| What you need to do |
Copy out every record below, word for word.

— Start of Provided data —

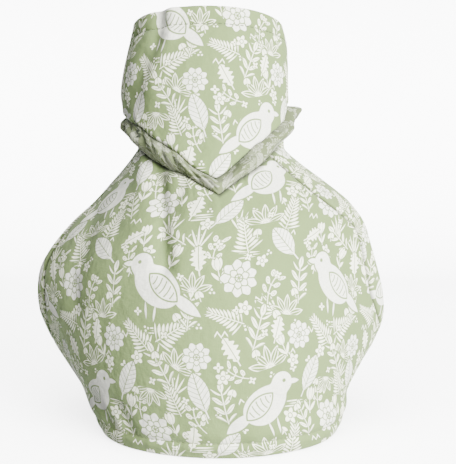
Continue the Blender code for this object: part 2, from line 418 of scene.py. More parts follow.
def crease_depth(z: Array, at: float) -> Array:
    """The stitched crease of a hem that runs round the cloth at one height, in mm."""
    return CREASE_DEPTH * bell(z - at, CREASE_WIDTH) + GROOVE_DEPTH * bell(z - at, GROOVE_WIDTH)


def hem_turning(z: Array, at: float) -> Array:
    """How much further in the inner face lies where the hem is turned below a crease, in mm."""
    return HEM_TURNING / (1 + np.exp((z - at) / HEM_STEP))


class Wall:
    """A wall of cloth given by its level sections."""

    def __init__(self, sections: Sequence[Section]) -> None:
        """Read the sections.

        Args:
            sections: Rows in rising order of height.
        """
        self.left = Curve(sections, "z", "left")
        self.right = Curve(sections, "z", "right")
        self.depth = Curve(sections, "z", "depth")
        self.pinch = Curve(sections, "z", "pinch")
        self.slit = Curve(sections, "z", "slit")

    def x_at(self, share: Array, z: Array) -> Array:
        """The X in mm of a share from -1 to 1 across the section at a height."""
        return blend(self.left.at(z), self.right.at(z), (share + 1) / 2)

    def point(self, share: Array, z: Array, side: Array | float, inward: Array | float,
              depth: float) -> Array:
        """Places on the cloth.

        Args:
            share: From -1 to 1 across the section.
            z: Height in mm.
            side: -1 in front and 1 behind.
            inward: How far folds and seams draw the cloth in there, in mm.
            depth: 0 on the outer face of the cloth and 1 on the inner one.

        Returns:
            Points in mm, with their coordinates in the last axis.
        """
        left, right = self.left.at(z), self.right.at(z)
        half, half_depth, slit = (right - left) / 2, self.depth.at(z), self.slit.at(z)
        rise = np.sqrt(np.clip(1 - share**2, 0.0, None))
        x = (left + right) / 2 + share * (half - depth * CLOTH)
        y = side * (slit + (half_depth - slit - depth * CLOTH) * rise ** self.pinch.at(z))
        out_x, out_y = share / half, side * rise / half_depth
        out = np.hypot(out_x, out_y)
        return np.stack(
            [x - out_x / out * inward, y - out_y / out * inward, z + np.zeros_like(x)], axis=-1
        )


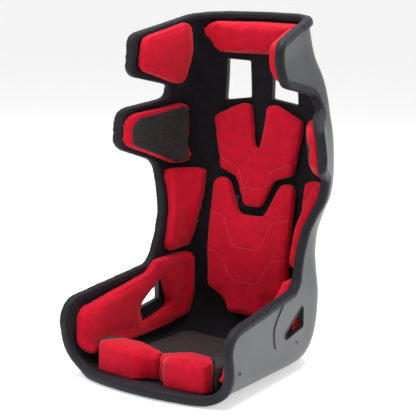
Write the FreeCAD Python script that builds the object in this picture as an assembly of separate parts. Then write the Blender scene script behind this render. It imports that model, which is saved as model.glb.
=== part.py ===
import FreeCAD, Part
import math
import os

# Racing bucket seat: laminated shell, fabric trim, padded rim and removable pads.
# Millimetres. +X is the seated person's left, -Y is forward, +Z is up.
# The origin is at the middle of the overall size, on the floor under the pan.

# ---- driving dimensions -------------------------------------------------------------
SHELL_WALL = 4.0               # glass-fibre laminate
TRIM_WALL = 4.5                # fabric on thin foam
FRAME_SHIFT = FreeCAD.Vector(0, 4.4, 0.1)   # from the drawing's origin to the part's
SEAM = 0.3                     # air left between neighbouring curved pieces
TRIM_IN = SHELL_WALL + SEAM    # depths are measured inwards from the shell's outside
TRIM_OUT = TRIM_IN + TRIM_WALL

# Half width of the shell at the rear corner, by height.
REAR_HALF_WIDTH = [
    (0, 222), (180, 222), (240, 218), (290, 215), (345, 217), (407, 235), (445, 249),
    (490, 253), (560, 248), (600, 241), (640, 229), (680, 219), (720, 206), (745, 197),
    (790, 179), (830, 175), (900, 173)]
HIP_SPREAD = 0.036             # how fast the hip sides open towards the front
HIP_SPREAD_Y = 120.0
# How much further out each wing is at its front edge, by height.
WING_FLARE = [
    (450, 0), (485, 24), (510, 48), (540, 53), (620, 56), (642, 53), (655, 33),
    (672, 10), (690, 6), (735, 14), (775, 20), (800, 24), (900, 26)]
FLARE_START_Y = 200.0
FLARE_LENGTH = 170.0
FLARE_POWER = 1.4

# Section rays in the middle plane: outside of the back or pan, then a point past the
# rim, then the corner radius and the crown of the back at that section.
RAYS = [
    ((258, 905), (-80, 905), 108, 8),
    ((260, 872), (-80, 872), 98, 8),
    ((266, 800), (-80, 800), 80, 7),
    ((272, 720), (-80, 720), 74, 6),
    ((274, 650), (-40, 650), 82, 6),
    ((273, 580), (-40, 580), 94, 6),
    ((270, 500), (-20, 500), 98, 6),
    ((262, 430), (20, 430), 90, 5),
    ((252, 370), (40, 375), 80, 4),
    ((241, 310), (30, 330), 75, 4),
    ((234, 250), (10, 295), 64, 4),
    ((234, 190), (-20, 275), 58, 3),
    ((234, 130), (-50, 262), 60, 3),
    ((220, 62), (-80, 255), 66, 2),
    ((180, 14), (-110, 250), 72, 2),
    ((120, 1), (-140, 248), 78, 2),
    ((40, 0), (-175, 246), 84, 2),
    ((-60, 0), (-210, 244), 88, 2),
    ((-160, 2), (-245, 242), 90, 2),
    ((-240, 8), (-275, 240), 90, 2),
    ((-305, 16), (-305, 238), 90, 2)]
STATIONS = 44                  # sections the surfaces pass through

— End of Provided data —

| Written response |
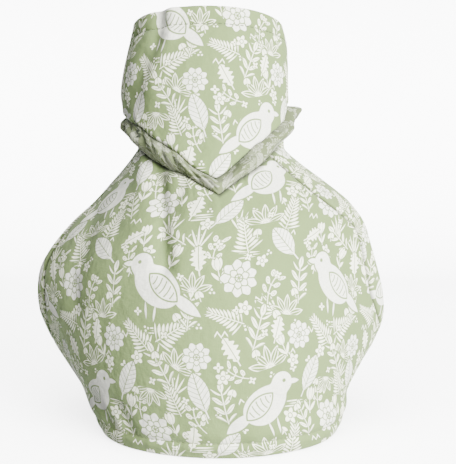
Continue the Blender code for this object: part 2, from line 418 of scene.py. More parts follow.
def crease_depth(z: Array, at: float) -> Array:
    """The stitched crease of a hem that runs round the cloth at one height, in mm."""
    return CREASE_DEPTH * bell(z - at, CREASE_WIDTH) + GROOVE_DEPTH * bell(z - at, GROOVE_WIDTH)


def hem_turning(z: Array, at: float) -> Array:
    """How much further in the inner face lies where the hem is turned below a crease, in mm."""
    return HEM_TURNING / (1 + np.exp((z - at) / HEM_STEP))


class Wall:
    """A wall of cloth given by its level sections."""

    def __init__(self, sections: Sequence[Section]) -> None:
        """Read the sections.

        Args:
            sections: Rows in rising order of height.
        """
        self.left = Curve(sections, "z", "left")
        self.right = Curve(sections, "z", "right")
        self.depth = Curve(sections, "z", "depth")
        self.pinch = Curve(sections, "z", "pinch")
        self.slit = Curve(sections, "z", "slit")

    def x_at(self, share: Array, z: Array) -> Array:
        """The X in mm of a share from -1 to 1 across the section at a height."""
        return blend(self.left.at(z), self.right.at(z), (share + 1) / 2)

    def point(self, share: Array, z: Array, side: Array | float, inward: Array | float,
              depth: float) -> Array:
        """Places on the cloth.

        Args:
            share: From -1 to 1 across the section.
            z: Height in mm.
            side: -1 in front and 1 behind.
            inward: How far folds and seams draw the cloth in there, in mm.
            depth: 0 on the outer face of the cloth and 1 on the inner one.

        Returns:
            Points in mm, with their coordinates in the last axis.
        """
        left, right = self.left.at(z), self.right.at(z)
        half, half_depth, slit = (right - left) / 2, self.depth.at(z), self.slit.at(z)
        rise = np.sqrt(np.clip(1 - share**2, 0.0, None))
        x = (left + right) / 2 + share * (half - depth * CLOTH)
        y = side * (slit + (half_depth - slit - depth * CLOTH) * rise ** self.pinch.at(z))
        out_x, out_y = share / half, side * rise / half_depth
        out = np.hypot(out_x, out_y)
        return np.stack(
            [x - out_x / out * inward, y - out_y / out * inward, z + np.zeros_like(x)], axis=-1
        )


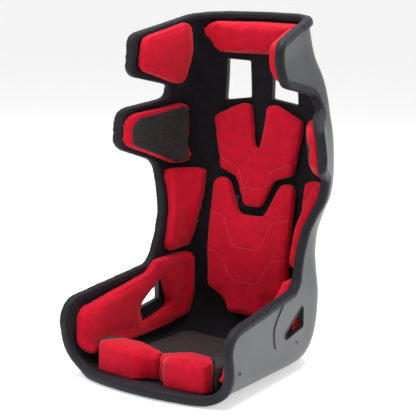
Write the FreeCAD Python script that builds the object in this picture as an assembly of separate parts. Then write the Blender scene script behind this render. It imports that model, which is saved as model.glb.
=== part.py ===
import FreeCAD, Part
import math
import os

# Racing bucket seat: laminated shell, fabric trim, padded rim and removable pads.
# Millimetres. +X is the seated person's left, -Y is forward, +Z is up.
# The origin is at the middle of the overall size, on the floor under the pan.

# ---- driving dimensions -------------------------------------------------------------
SHELL_WALL = 4.0               # glass-fibre laminate
TRIM_WALL = 4.5                # fabric on thin foam
FRAME_SHIFT = FreeCAD.Vector(0, 4.4, 0.1)   # from the drawing's origin to the part's
SEAM = 0.3                     # air left between neighbouring curved pieces
TRIM_IN = SHELL_WALL + SEAM    # depths are measured inwards from the shell's outside
TRIM_OUT = TRIM_IN + TRIM_WALL

# Half width of the shell at the rear corner, by height.
REAR_HALF_WIDTH = [
    (0, 222), (180, 222), (240, 218), (290, 215), (345, 217), (407, 235), (445, 249),
    (490, 253), (560, 248), (600, 241), (640, 229), (680, 219), (720, 206), (745, 197),
    (790, 179), (830, 175), (900, 173)]
HIP_SPREAD = 0.036             # how fast the hip sides open towards the front
HIP_SPREAD_Y = 120.0
# How much further out each wing is at its front edge, by height.
WING_FLARE = [
    (450, 0), (485, 24), (510, 48), (540, 53), (620, 56), (642, 53), (655, 33),
    (672, 10), (690, 6), (735, 14), (775, 20), (800, 24), (900, 26)]
FLARE_START_Y = 200.0
FLARE_LENGTH = 170.0
FLARE_POWER = 1.4

# Section rays in the middle plane: outside of the back or pan, then a point past the
# rim, then the corner radius and the crown of the back at that section.
RAYS = [
    ((258, 905), (-80, 905), 108, 8),
    ((260, 872), (-80, 872), 98, 8),
    ((266, 800), (-80, 800), 80, 7),
    ((272, 720), (-80, 720), 74, 6),
    ((274, 650), (-40, 650), 82, 6),
    ((273, 580), (-40, 580), 94, 6),
    ((270, 500), (-20, 500), 98, 6),
    ((262, 430), (20, 430), 90, 5),
    ((252, 370), (40, 375), 80, 4),
    ((241, 310), (30, 330), 75, 4),
    ((234, 250), (10, 295), 64, 4),
    ((234, 190), (-20, 275), 58, 3),
    ((234, 130), (-50, 262), 60, 3),
    ((220, 62), (-80, 255), 66, 2),
    ((180, 14), (-110, 250), 72, 2),
    ((120, 1), (-140, 248), 78, 2),
    ((40, 0), (-175, 246), 84, 2),
    ((-60, 0), (-210, 244), 88, 2),
    ((-160, 2), (-245, 242), 90, 2),
    ((-240, 8), (-275, 240), 90, 2),
    ((-305, 16), (-305, 238), 90, 2)]
STATIONS = 44                  # sections the surfaces pass through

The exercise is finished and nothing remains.